Based on lectures and discussions of management in class, I feel that this book definitely brings some positive points to the table. I think the authors were effective because they took a few years to do research before compiling this book, and they also put the disclaimer out there that management theory and ideas are constantly evolving. I agree that building open trust-based relationships between managers and employees is an effective strategy and would definitely create a more pleasant and productive work environment anywhere. I think that people want to be treated and acknowledged as individuals both in and out of the workplace, and I doubt that idea will change much. This idea of Interactive management responds to the idea of individual appreciation in the workplace, and I agree that in that regard their theory has elements that make it universal.
I would recommend this book to other public relations students, especially since we tend to focus on relationship building of one form or another in our career field. I would also recommend this book to anyone who feels challenged in the role of a manager, for someone who is soon to be a manager, or for a manager who feels like he/she is failing to be the most effective team leader they can be. The authors’ style is easy to read and compelling. The advice of the authors felt conversational and relatable, and it made sense. The logical progression of employees succeeding when they trust their manager and knowing their manager trusts them makes sense, and that is what this book was all about: being a relatable person in a position of authority.
Reviewed by William Inman
“The Politics of Crisis Management: Public Leadership under Pressure” reads as textbook guide to dealing with public crises as an elected or public official. The four authors, Boin, Hart, Stern and Sundelius, identify five challenges that leaders face throughout the course of a crisis: sense making, decision making, meaning making, crisis termination and learning from the crisis. After giving full accounts of each challenge, the book cites suggestions on how to overcome such problems and view crises in a different way.
The first challenge, “sense making,” refers to recognizing vague signs that indicate a developing, out of ordinary event. By making sense of the problem, a leader is able to communicate a stable message to the public and hopefully curb the crisis at the same time. The authors suggest that there should be an early warning system in place; staff of the leader should routinely scan potential crisis issues for threats (and opportunities, as well). As an individual, the leader should be alert to what is not said in briefings, meetings and calls. The leader should ask for all news and all worst case scenarios in order to set the tone that bad news should not be withheld. In addition to being extremely aware, the authors suggest a leader should take nothing at face value, seek a diversity of information and actively monitor stress.
The second challenge, “decision making,” refers to the hard decisions often thought about in crisis management. Historically, hard decisions and tough calls are looked upon with great emphasis in both negative and positive lights. For example, the decision to go to war is often viewed as a very difficult decision that pits human life against a cause or way of life. However, the authors argue that leaders should debunk the “leader in charge” rhetoric and plan for better communication between professional units that help make decisions in times of crisis. While the “buck stops here” mentality is historical and still present, the leader must think long term and balance political decisions with operational decisions.
“Meaning making” is vital to proper crisis communication. “Meaning making” refers to the leader being able to communicate his or her definition of the situation so other decisions can be respected and understood.
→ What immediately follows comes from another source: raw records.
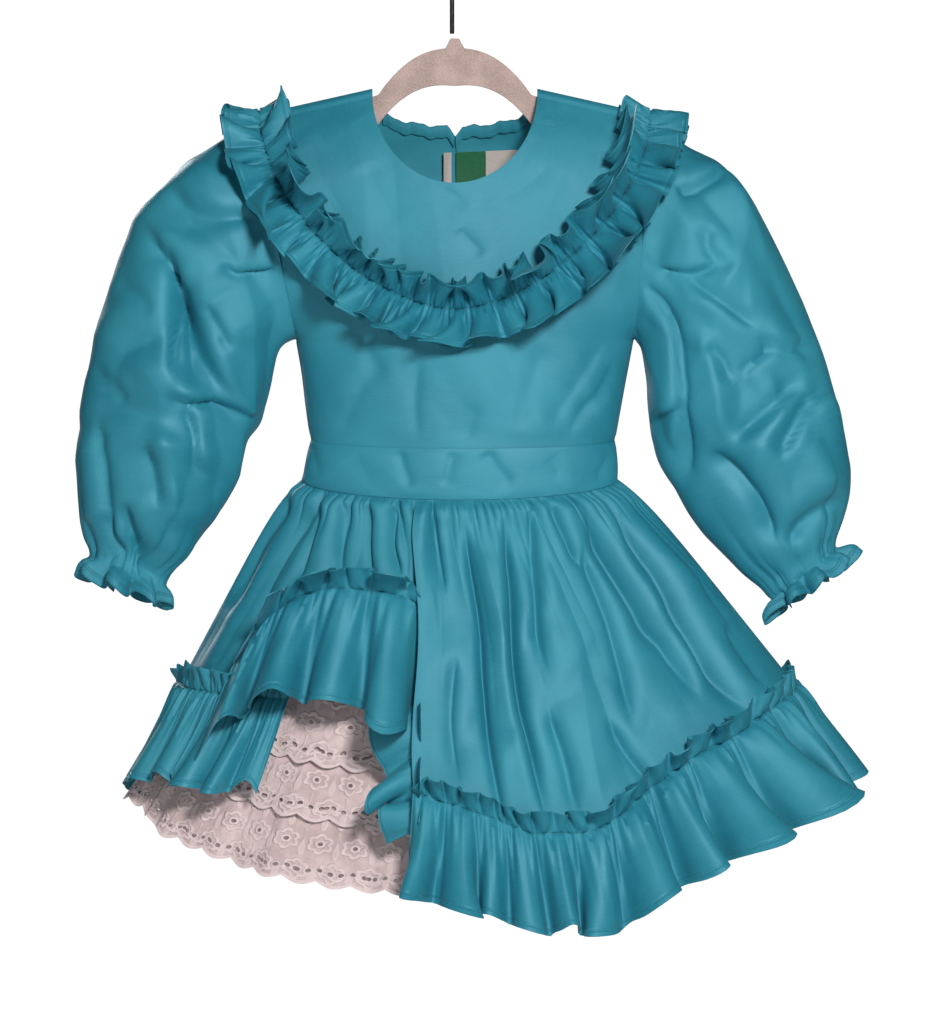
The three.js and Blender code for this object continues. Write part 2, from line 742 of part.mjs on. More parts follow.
// The share of the way across a panel at which it passes an angle.
function shareAt(panel, angle, drop) {
  let share = 0.5;
  for (let step = 0.25; step > 1e-5; step /= 2) {
    share += panelAngle(panel, share, drop) < angle ? step : -step;
  }
  return share;
}

const archLeg = 143 * degrees; // where the arch's side leg comes down to the side's hem
const sideDrop = 146;
const archClear = 9; // how far the arch's ruffle stands off by its leg
const sideBehind = 10; // how far the side's ruffle lies behind it there
const archSide = shareAt(panels.arch, archLeg, 110);
const archFold = shareAt(panels.arch, angleAtX(foldEdgeX - 2, 80), 80);
const sideHidden = shareAt(panels.arch, 128 * degrees, sideDrop);

function hemRuffleArch() {
  return hemRuffleStrip(panels.arch, archFold, archSide, 5, {
    lift: (u) => archClear * ease((u - archFold) / (archSide - archFold)),
  });
}

// The side's ruffle goes on behind the arch's ruffle, where its end shows as a hanging corner.
function hemRuffleSide() {
  const behind = (u) => ease((archSide - u) / (archSide - sideHidden) / 0.35);
  return hemRuffleStrip(panels.arch, sideHidden, 1, 7, {
    drop: () => sideDrop,
    lift: (u) => -sideBehind * behind(u),
    calm: (u) => 1 - 0.65 * behind(u + 0.06),
  });
}

// The ruffle of the arch's other leg hangs behind the fold's edge in a few deep turns.
const cascade = {
  topDrop: 146,
  lowDrop: 236,
  innerX: -24,
  reach: 28,
  turns: 2.5,
  turnDepth: 7,
  behind: 7,
  underFold: 1.9,
};

function hemRuffleCascade() {
  return wallGeometry(steps(3), steps(10), (across, down) => {
    const drop = mix(cascade.topDrop, cascade.lowDrop, down);
    const wave = cos(cascade.turns * turn * down);
    const x = cascade.innerX - cascade.reach * across * (1 + 0.25 * wave);
    const inset = (cascade.behind - cascade.turnDepth * wave) * across;
    return skirtPoint(angleAtX(x, drop), drop, foldRise - cascade.underFold - inset);
  });
}

// Petticoat

function petticoatTier(rows) {
  return wallGeometry(
    ringSteps(petticoatWaves * 4),
    rows.map((row) => row.down),
    (share, down) => {
      const row = rows.find((one) => one.down === down);
      const angle = share * turn;
      const face = sin(angle) >= 0 ? -1 : 1;
      const slant = Math.asin(min(1, abs(sin(angle))));
      const topZ = bandLowZ(face, slant) - petticoat.seamClear;
      const lowZ = petticoat.sideZ - petticoat.frontSag * (sin(angle) ** 2 + petticoat.sagRound) ** 0.6;
      const off = row.off + row.wave * cos(petticoatWaves * angle);
      const halfWidth = mix(skirt.halfWidth - petticoat.topInset, petticoat.halfWidth, down) + off;
      const depth = mix(bodyDepth - petticoat.topInset, petticoat.depth, down) + off;
      const x = skirt.centreX + petticoat.centreShift * down + halfWidth * cos(angle);
      return point(x, -depth * sin(angle), mix(topZ, lowZ, down));
    },
    { tube: true, wall: laceWall },
  );
}

// The build

add("hanger_body", hangerBody(), paint.flock);
add("hanger_hook", hangerHook(), paint.wire);

add("bodice_front", bodiceFront(), paint.taffeta);
for (const [name, side] of [["right", -1], ["left", 1]]) {
  add("bodice_back_" + name, bodiceBack(side), paint.taffeta);
  add("neck_binding_" + name, neckBinding(side), paint.taffetaTrim);
  add("sleeve_" + name, sleeve(side), paint.taffeta);
}
add("neck_label_green", neckLabel(3, 24, 0), paint.greenLabel);
add("neck_label_white", neckLabel(24.4, 48, 0), paint.whiteLabel);
add("neck_label_end", neckLabel(-6, -0.4, 3), paint.whiteLabel);

const halfOf = (angles, side) => angles.filter((angle) => (side < 0 ? angle >= 90 : angle <= 90));
add("collar_front", collarPanel(-1, collarAngles), paint.taffeta);
add("collar_back_right", collarPanel(1, halfOf(collarAngles, -1), -1), paint.taffeta);
add("collar_back_left", collarPanel(1, halfOf(collarAngles, 1), 1), paint.taffeta);
const backMiddle = 0.9; // degrees that each half of the back ruffle stops short of the middle
add("collar_ruffle_front", collarRuffleStrip(-1, 180, 0, collarRuffle.frontWaves), paint.taffetaTrim);
add(
  "collar_ruffle_back_right",
  collarRuffleStrip(1, 180, 90 + backMiddle, collarRuffle.backWaves),
  paint.taffetaTrim,
);
add(
  "collar_ruffle_back_left",
  collarRuffleStrip(1, 90 - backMiddle, 0, collarRuffle.backWaves),
  paint.taffetaTrim,
);

add("waistband_front", waistband(-1, 180, 0, 24), paint.taffeta);
add("waistband_back_right", waistband(1, 180, 90, 12, -1), paint.taffeta);
add("waistband_back_left", waistband(1, 90, 0, 12, 1), paint.taffeta);

add("skirt_front", skirtPanel(panels.front), paint.taffeta);
add("skirt_front_arch", skirtPanel(panels.arch), paint.taffeta);
add("skirt_back", skirtPanel(panels.back), paint.taffeta);

add("hem_ruffle_front", hemRuffleStrip(panels.front, 0, 1, 16), paint.taffetaTrim);
add("hem_ruffle_arch", hemRuffleArch(), paint.taffetaTrim);
add("hem_ruffle_side", hemRuffleSide(), paint.taffetaTrim);
add("hem_ruffle_cascade", hemRuffleCascade(), paint.taffetaTrim);
add("hem_ruffle_back", hemRuffleStrip(panels.back, 0, 1, 17), paint.taffetaTrim);

for (const [name, rows] of Object.entries(petticoatTiers)) {
  add(name, petticoatTier(rows), paint.lace);
}

export default dress;
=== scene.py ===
# %% [markdown]
# # A pageant dress on its hanger
# A child's party dress in teal taffeta: a plain round neck, a deep collar edged with a gathered
# double ruffle, long full sleeves, a wide waistband and a gathered skirt whose ruffled hem is
# lifted into an arch over a lace petticoat. Every cloth piece here is a thin shell that lies on
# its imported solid, and gets the folds, gathers and creases that a solid leaves out.

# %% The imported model
import json
import math
from collections import namedtuple
from functools import cache

import bpy
import numpy as np
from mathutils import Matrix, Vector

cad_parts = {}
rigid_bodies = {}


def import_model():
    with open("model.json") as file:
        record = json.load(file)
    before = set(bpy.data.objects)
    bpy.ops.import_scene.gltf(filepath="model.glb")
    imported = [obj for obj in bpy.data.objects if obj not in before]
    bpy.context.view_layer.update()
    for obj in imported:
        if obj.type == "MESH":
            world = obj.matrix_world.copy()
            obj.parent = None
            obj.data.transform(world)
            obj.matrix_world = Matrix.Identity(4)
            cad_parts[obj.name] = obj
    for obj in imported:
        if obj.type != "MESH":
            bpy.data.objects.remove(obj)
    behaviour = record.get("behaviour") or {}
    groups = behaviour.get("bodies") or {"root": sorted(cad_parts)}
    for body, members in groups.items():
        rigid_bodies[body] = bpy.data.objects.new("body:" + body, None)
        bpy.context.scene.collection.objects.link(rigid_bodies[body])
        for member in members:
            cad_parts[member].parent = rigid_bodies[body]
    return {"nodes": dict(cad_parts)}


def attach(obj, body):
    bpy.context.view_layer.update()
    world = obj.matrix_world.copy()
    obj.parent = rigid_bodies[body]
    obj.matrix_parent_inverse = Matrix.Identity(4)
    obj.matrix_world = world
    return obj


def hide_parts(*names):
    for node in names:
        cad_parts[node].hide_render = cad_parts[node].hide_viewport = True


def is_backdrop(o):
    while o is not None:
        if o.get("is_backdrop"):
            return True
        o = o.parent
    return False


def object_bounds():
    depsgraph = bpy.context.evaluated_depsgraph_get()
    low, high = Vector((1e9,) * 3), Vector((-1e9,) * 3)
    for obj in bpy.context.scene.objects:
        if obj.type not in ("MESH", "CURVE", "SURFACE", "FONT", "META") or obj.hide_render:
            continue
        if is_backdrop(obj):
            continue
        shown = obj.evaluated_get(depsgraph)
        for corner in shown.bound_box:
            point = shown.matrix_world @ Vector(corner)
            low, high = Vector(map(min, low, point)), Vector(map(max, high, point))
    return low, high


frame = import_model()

cad_low, cad_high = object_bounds()
bpy.ops.object.select_all(action="DESELECT")
print("packed nodes:", len(frame["nodes"]))

# %% [markdown]
# ## Small tools for shaping cloth
# The sizes below are the garment's own, in millimetres, and are turned into metres once, when a
# mesh is made. A surface is a grid of points, so bending, gathering and creasing are sums on
# whole arrays. That is quicker than moving vertices one at a time, and it keeps each fold a
# named size that is easy to change.

# %% Numbers on arrays
MM = 0.001
TURN = 2 * math.pi
CLOTH = 0.6  # how thick the cloth is drawn
LAYER = 2.4  # from one layer's middle to the next one's, where they lie together


def mix(a, b, share):
    return a + (b - a) * share


def clamp(value):
    return np.clip(value, 0.0, 1.0)


def ease(value):
    value = clamp(value)
    return value * value * (3 - 2 * value)


def steps(count):
    return np.linspace(0.0, 1.0, count + 1)


def stack(x, y, z):
    return np.stack(np.broadcast_arrays(x, y, z), axis=-1).astype(float)


print("half way from 2 to 6 is", mix(2, 6, 0.5), "and eased half way is", ease(0.5))


# %% Directions and curves
def unit(vectors):
    return vectors / np.maximum(np.linalg.norm(vectors, axis=-1, keepdims=True), 1e-9)


def through(places, values, at):
    """A smooth curve through (place, value) pairs, read at any places, with no overshoot."""
    places, values = np.asarray(places, float), np.asarray(values, float)
    slope = np.diff(values) / np.diff(places)
    inner = np.where(slope[1:] * slope[:-1] > 0, (slope[1:] + slope[:-1]) / 2, 0.0)
    tangent = np.concatenate([slope[:1], inner, slope[-1:]])
    at = np.clip(at, places[0], places[-1])
    i = np.clip(np.searchsorted(places, at) - 1, 0, len(places) - 2)
    width = places[i + 1] - places[i]
    s = (at - places[i]) / width
    rise = values[i + 1] - values[i]
    start, end = tangent[i] * width, tangent[i + 1] * width
    return values[i] + s * (start + s * (3 * rise - 2 * start - end + s * (start + end - 2 * rise)))


def even_stations(curve, start, end, count):
    """Parameters that split a curve into stretches of equal length."""
    fine = np.linspace(start, end, count * 6 + 1)
    points = curve(fine)
    walked = np.concatenate([[0], np.cumsum(np.linalg.norm(np.diff(points, axis=0), axis=1))])
    return np.interp(np.linspace(0, walked[-1], count + 1), walked, fine)


def normals_of(grid, tube=False):
    if tube:
        wide = np.concatenate([grid[:, -2:-1], grid, grid[:, 1:2]], axis=1)
        across = wide[:, 2:] - wide[:, :-2]
    else:
        across = np.gradient(grid, axis=1)
    return unit(np.cross(across, np.gradient(grid, axis=0)))


# %% [markdown]
# ## Creases placed one by one
# Taffeta is crisp, so its creases are long, thin and uneven: a narrow trough, and a step where the
# cloth on one side laps over the other. Each crease here is a short run of points seen from the
# front, with a depth, a width and a lip (how much it steps, and to which side).

# %% Creases
Crease = namedtuple("Crease", "depth width lip points")


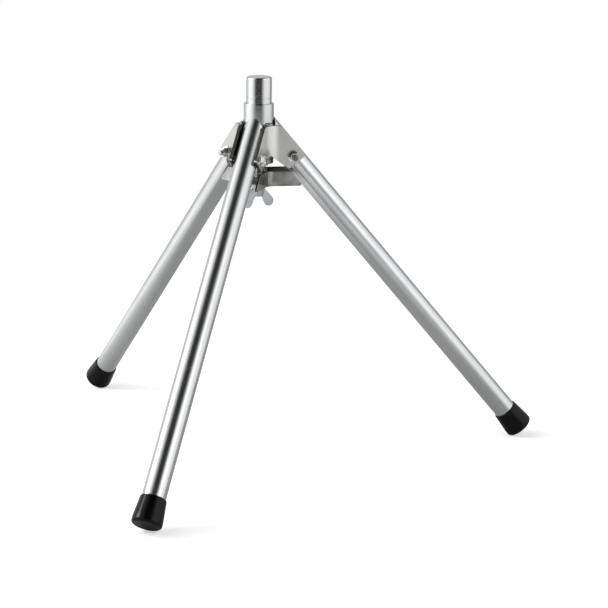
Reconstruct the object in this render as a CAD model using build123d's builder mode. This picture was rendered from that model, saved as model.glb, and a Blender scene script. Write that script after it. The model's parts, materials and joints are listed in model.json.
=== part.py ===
from build123d import *
from math import acos, atan2, cos, degrees, radians, sin, tan
import os

# Folding steel tripod stand with a plain round spigot on top.
# Millimetres. +Z up, origin on the stand's axis at floor level. Leg 1 points towards -Y,
# legs 2 and 3 follow every 120 degrees. The legs fold inwards about bolts held between
# three bent plates welded to the centre post, and a sliding spreader steadies them.

leg_azimuths = [-90.0, 30.0, 150.0]
nut_sides = [1, -1, 1]   # side of each leg that the pivot nut is on, 1 towards the next leg
mid_turn = 60.0          # from a leg to the middle of the next plate

# Legs
splay = 40.15            # leg axis from the vertical
pivot_r = 46.8           # pivot bolt axis from the stand's axis
leg_reach = 545.95       # pivot to the foot's flat end, along the leg
tube_d = 32.0
tube_wall = 1.5
leg_blank_rise = 90.0    # tube above the pivot, before it is cut along the post
stop_gap = 0.3           # upper end of the leg to the post, at the open stop

# Rubber feet
foot_base_d = 41.0
foot_top_d = 35.6
foot_len = 38.0
foot_floor = 7.0         # rubber under the steel disc
foot_edge_r = 4.0
foot_lip_r = 1.6
foot_waist = 9.0         # height of the straight part above the flat end
disc_t = 2.0

# Centre post and spigot
post_d = 42.4
post_wall = 2.6
post_bottom_drop = 10.2  # post's lower end below the pivot height
post_top_rise = 74.2     # shoulder above the pivot height
spigot_d = 36.0
spigot_rise = 36.6       # spigot above the shoulder
spigot_edge = 2.2
spigot_ring_rise = 7.0
spigot_ring_depth = 0.35
spigot_tail = 26.0       # part of the spigot inside the post
press_gap = 0.02
plug_len = 14.0
post_chamfer = 0.8
plug_chamfer = 0.8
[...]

For example, the leader must be able to effectively “market” his or her understanding of the crisis in order to properly deal with the crisis. Since it is easy to lose control of the crisis to media and other public figures, the leader must maintain the public consensus by explaining what the situation means to the public and its future. The authors suggest that a leader cannot survive the meaning making challenge without being an effective communicator and must be willing to consistently confront the crisis.
“Crisis termination,” the fourth challenge, relies on the leader to adjust to the end of the crisis in a skillful, almost artistic way. The leader cannot let the crisis continue for too long while also being aware that he or she cannot seek to terminate the crisis too early. The public must see signals of returning back to normal without the leader seeming detached from the issue. In order to guard against wrongful termination, the authors suggest leaders still appear available after the crisis has ended; the leader must stay present in the media and continue to acknowledge the crisis instead of ceasing all crisis communication.
Finally, the fifth challenge is learning from the crisis. Often times, leaders are almost too eager to show what they have learned from the crisis. Reform work is sometimes needed, like creating a new operation to deal with potential problems highlighted by the crisis, but sweeping changes should not be looked at as the only possible answer. The authors present crisis training and planning as options to learn from the crisis. In addition, the authors warn leaders against applying previous crisis communication tactics to new situations since no crises are the same.
Overall, I find the authors’ suggestions and leadership style to be useful and engaging. The authors encourage the leader to be proactive, seek problems, plan ahead and consult a variety of people in dealing with crises. However, I do find that many of the suggestions are vague in content, which may be required in the wide realm of crisis communication. Also, the approach of the book is simply covering 5 challenges with possible, untested suggestions. Since crises often arrive like “big bangs,” only the most skillful political teams can be prepared to apply suggestions in the best way. Furthermore, I appreciated the decision-making challenge suggestions, as they somewhat parallel Follett’s Collaborative Management approach. Though the political leader often is responsible for the decisions, the author suggests reaching out to different units and ridding himself of the “leader in charge” rhetoric in order to govern a crisis the most efficiently. While the public seeks a leader in charge and the media may present him or her as one, it is important for the leader to pursue a variety of opinions in order to make such hard decisions. Finally, I do have a hard time grasping the authors’ charge that simply looking for possible crises will help prevent them. Such advice seems a bit too idealistic, as each year a yet another amazingly bizarre political scandal arrives that would be extremely hard to predict.
When considering a recommendation of this book, I must consider the specificity of this book. While I enjoyed reading about dealing with political crises, I’m not sure every student would share my delight as politics often turn many people off. However, I do think the book holds valuable lessons for a public relations student. While none are earth shattering, the crisis communication suggestions in this book are important and can seemingly be applied universally. Furthermore, the style of the book may turn some readers off. Written in textbook format, there is no storyline that keeps the reader engaged, only the desire to read about dealing with political scandals. Finally, the book, while lacking an exciting style, is engaging in substance and will certainly interest anyone interested in political communication and management.